### Data lines
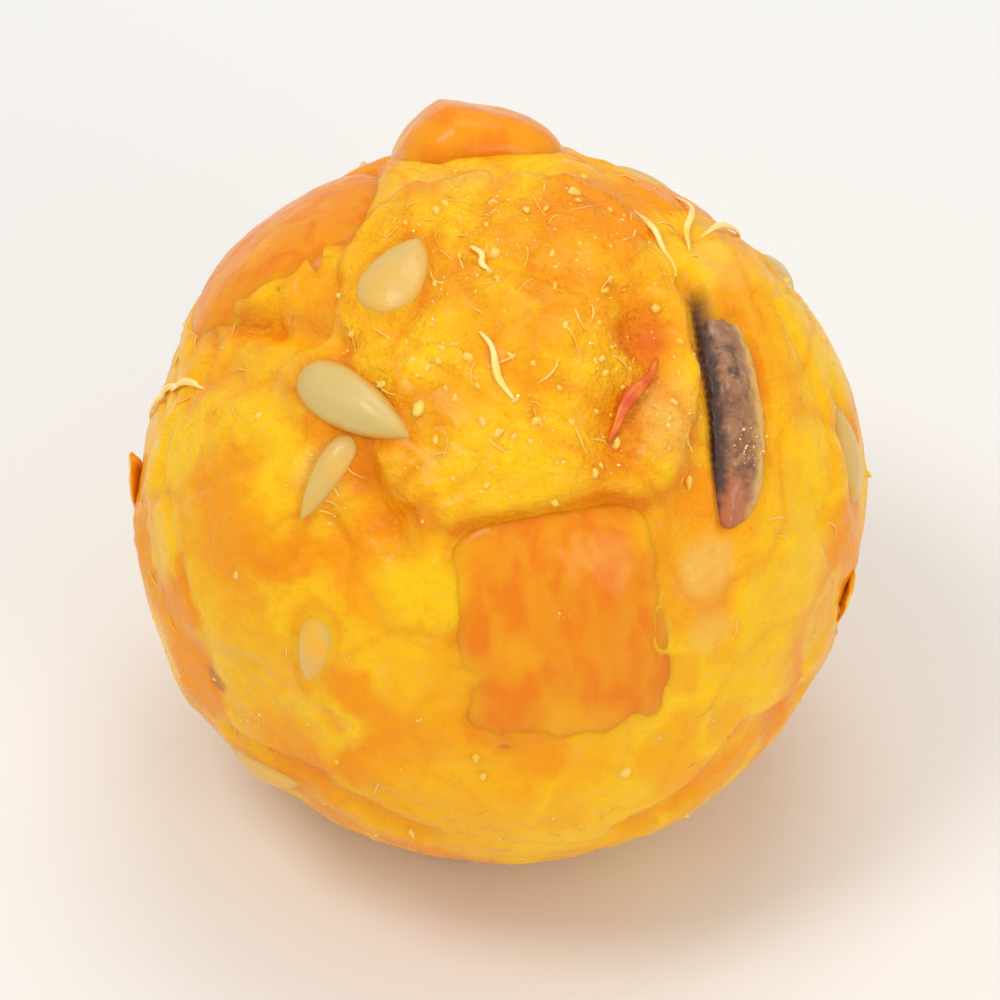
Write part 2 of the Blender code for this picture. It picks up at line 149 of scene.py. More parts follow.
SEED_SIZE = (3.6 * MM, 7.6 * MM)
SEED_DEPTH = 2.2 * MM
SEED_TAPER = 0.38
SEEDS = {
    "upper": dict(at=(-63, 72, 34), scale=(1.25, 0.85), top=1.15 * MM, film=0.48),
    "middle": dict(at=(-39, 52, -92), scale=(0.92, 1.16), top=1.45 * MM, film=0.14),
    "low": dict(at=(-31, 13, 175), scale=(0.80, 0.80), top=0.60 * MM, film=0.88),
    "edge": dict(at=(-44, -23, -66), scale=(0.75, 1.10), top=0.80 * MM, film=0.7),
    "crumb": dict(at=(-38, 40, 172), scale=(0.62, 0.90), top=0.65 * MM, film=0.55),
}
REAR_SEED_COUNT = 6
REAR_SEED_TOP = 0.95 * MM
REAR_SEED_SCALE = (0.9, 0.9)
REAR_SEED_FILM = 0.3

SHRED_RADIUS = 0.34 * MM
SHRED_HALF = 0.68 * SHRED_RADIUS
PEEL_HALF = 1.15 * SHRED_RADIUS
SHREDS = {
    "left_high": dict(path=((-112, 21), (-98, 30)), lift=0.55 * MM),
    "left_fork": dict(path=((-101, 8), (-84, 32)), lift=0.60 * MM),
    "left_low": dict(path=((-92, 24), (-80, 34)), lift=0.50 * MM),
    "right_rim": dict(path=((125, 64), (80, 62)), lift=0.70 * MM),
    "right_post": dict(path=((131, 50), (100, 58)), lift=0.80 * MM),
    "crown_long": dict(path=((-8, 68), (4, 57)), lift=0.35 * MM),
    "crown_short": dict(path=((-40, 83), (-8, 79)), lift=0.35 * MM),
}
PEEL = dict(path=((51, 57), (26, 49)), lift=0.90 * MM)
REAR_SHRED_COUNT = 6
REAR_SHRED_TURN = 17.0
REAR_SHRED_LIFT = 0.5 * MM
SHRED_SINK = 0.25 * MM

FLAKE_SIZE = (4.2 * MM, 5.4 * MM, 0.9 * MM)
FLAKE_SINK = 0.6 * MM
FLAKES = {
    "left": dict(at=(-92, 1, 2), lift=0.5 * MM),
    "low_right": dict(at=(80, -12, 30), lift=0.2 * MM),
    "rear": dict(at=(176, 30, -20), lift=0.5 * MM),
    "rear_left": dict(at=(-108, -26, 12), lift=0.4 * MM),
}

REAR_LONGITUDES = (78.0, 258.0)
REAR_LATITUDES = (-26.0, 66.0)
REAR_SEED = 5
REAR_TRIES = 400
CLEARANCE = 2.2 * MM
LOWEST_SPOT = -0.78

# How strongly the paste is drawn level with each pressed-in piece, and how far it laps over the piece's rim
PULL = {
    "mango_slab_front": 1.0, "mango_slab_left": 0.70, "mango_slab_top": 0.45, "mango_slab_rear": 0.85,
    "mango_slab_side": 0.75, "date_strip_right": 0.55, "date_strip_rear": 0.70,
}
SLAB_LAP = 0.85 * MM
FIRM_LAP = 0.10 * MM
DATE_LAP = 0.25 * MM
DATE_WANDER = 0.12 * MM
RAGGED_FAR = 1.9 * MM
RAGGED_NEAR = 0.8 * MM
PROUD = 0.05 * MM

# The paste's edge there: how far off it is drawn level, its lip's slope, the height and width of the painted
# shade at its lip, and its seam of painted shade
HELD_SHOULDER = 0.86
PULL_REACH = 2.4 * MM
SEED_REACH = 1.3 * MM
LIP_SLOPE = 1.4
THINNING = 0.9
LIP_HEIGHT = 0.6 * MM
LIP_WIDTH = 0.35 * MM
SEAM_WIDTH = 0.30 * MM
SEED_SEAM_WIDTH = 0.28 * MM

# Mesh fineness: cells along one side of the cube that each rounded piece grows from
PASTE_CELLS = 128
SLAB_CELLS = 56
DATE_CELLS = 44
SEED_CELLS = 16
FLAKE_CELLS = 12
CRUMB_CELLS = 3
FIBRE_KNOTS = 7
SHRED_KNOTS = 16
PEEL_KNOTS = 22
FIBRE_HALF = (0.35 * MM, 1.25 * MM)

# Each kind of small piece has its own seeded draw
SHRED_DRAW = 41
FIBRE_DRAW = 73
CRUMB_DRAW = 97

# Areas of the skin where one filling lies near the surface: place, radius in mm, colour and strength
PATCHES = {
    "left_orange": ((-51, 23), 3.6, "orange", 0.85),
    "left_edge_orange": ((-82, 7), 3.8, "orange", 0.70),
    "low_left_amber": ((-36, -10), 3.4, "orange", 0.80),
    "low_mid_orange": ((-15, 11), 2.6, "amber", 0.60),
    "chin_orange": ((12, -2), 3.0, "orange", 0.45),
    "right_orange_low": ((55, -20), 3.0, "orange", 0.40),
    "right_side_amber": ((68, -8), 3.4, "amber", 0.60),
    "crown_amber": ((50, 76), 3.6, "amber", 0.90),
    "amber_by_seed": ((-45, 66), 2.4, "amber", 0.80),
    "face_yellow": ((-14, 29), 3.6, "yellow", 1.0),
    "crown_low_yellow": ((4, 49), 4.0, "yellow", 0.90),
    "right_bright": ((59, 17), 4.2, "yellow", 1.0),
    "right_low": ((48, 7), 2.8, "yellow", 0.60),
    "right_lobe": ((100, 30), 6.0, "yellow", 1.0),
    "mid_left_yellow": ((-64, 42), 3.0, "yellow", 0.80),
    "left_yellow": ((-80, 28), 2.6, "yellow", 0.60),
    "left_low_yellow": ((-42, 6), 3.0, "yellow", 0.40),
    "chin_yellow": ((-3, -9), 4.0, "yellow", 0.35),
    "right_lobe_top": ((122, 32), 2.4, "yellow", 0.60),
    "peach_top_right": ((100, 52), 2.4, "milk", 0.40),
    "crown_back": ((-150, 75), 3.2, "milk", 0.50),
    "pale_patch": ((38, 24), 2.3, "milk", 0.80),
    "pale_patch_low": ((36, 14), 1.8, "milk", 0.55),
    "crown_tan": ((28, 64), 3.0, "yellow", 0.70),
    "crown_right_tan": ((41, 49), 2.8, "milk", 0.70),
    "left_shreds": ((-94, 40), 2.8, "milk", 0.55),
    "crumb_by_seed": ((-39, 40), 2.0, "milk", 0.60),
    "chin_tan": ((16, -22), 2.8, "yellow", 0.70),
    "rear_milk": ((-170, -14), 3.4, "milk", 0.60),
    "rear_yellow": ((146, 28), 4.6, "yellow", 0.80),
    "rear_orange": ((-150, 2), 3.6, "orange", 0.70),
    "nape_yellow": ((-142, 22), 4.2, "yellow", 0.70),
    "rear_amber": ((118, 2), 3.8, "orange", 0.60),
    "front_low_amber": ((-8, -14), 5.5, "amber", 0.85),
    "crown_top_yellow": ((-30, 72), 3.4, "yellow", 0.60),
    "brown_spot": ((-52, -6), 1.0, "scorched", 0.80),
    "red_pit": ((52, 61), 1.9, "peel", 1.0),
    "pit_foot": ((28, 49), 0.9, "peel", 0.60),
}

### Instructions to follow
Starting at the first line of the data above, please restate word for word every line up to and including the one that holds "REAR_SEED_FILM = 0.3", and add nothing else.

### Right answer
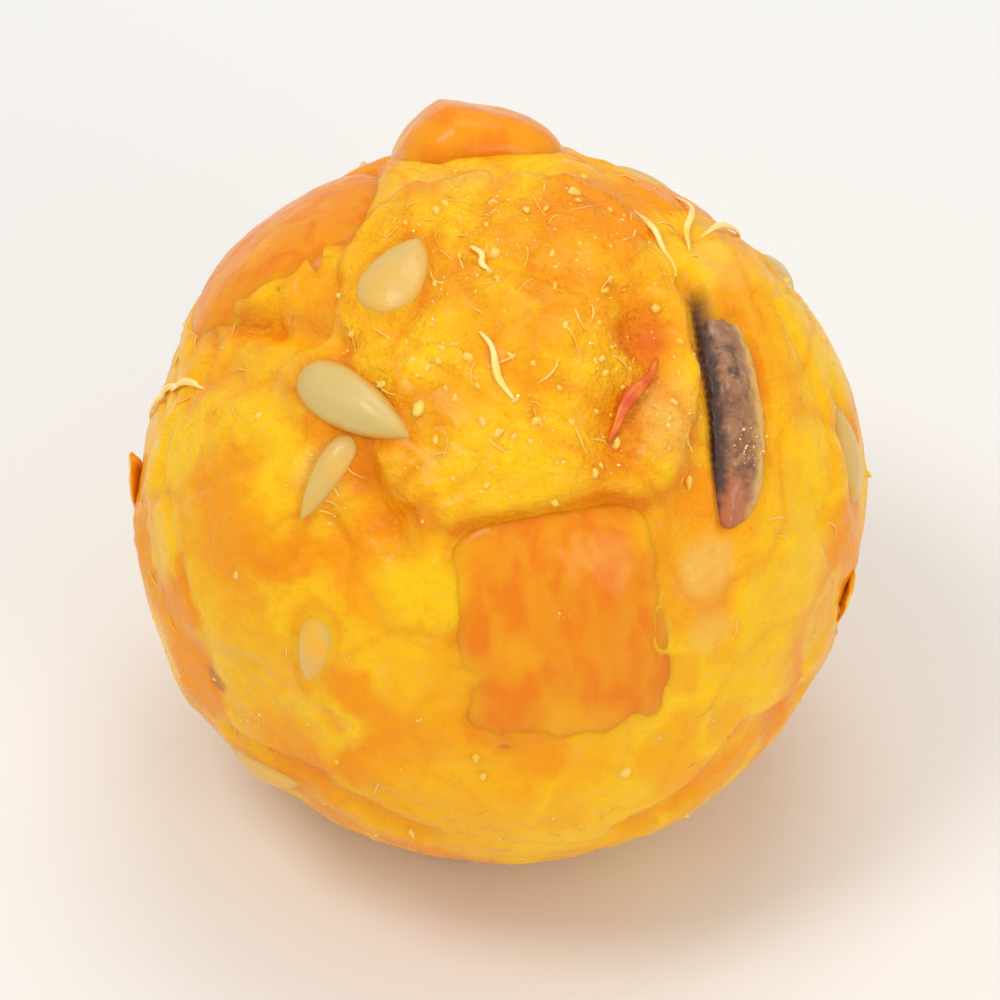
Write part 2 of the Blender code for this picture. It picks up at line 149 of scene.py. More parts follow.
SEED_SIZE = (3.6 * MM, 7.6 * MM)
SEED_DEPTH = 2.2 * MM
SEED_TAPER = 0.38
SEEDS = {
    "upper": dict(at=(-63, 72, 34), scale=(1.25, 0.85), top=1.15 * MM, film=0.48),
    "middle": dict(at=(-39, 52, -92), scale=(0.92, 1.16), top=1.45 * MM, film=0.14),
    "low": dict(at=(-31, 13, 175), scale=(0.80, 0.80), top=0.60 * MM, film=0.88),
    "edge": dict(at=(-44, -23, -66), scale=(0.75, 1.10), top=0.80 * MM, film=0.7),
    "crumb": dict(at=(-38, 40, 172), scale=(0.62, 0.90), top=0.65 * MM, film=0.55),
}
REAR_SEED_COUNT = 6
REAR_SEED_TOP = 0.95 * MM
REAR_SEED_SCALE = (0.9, 0.9)
REAR_SEED_FILM = 0.3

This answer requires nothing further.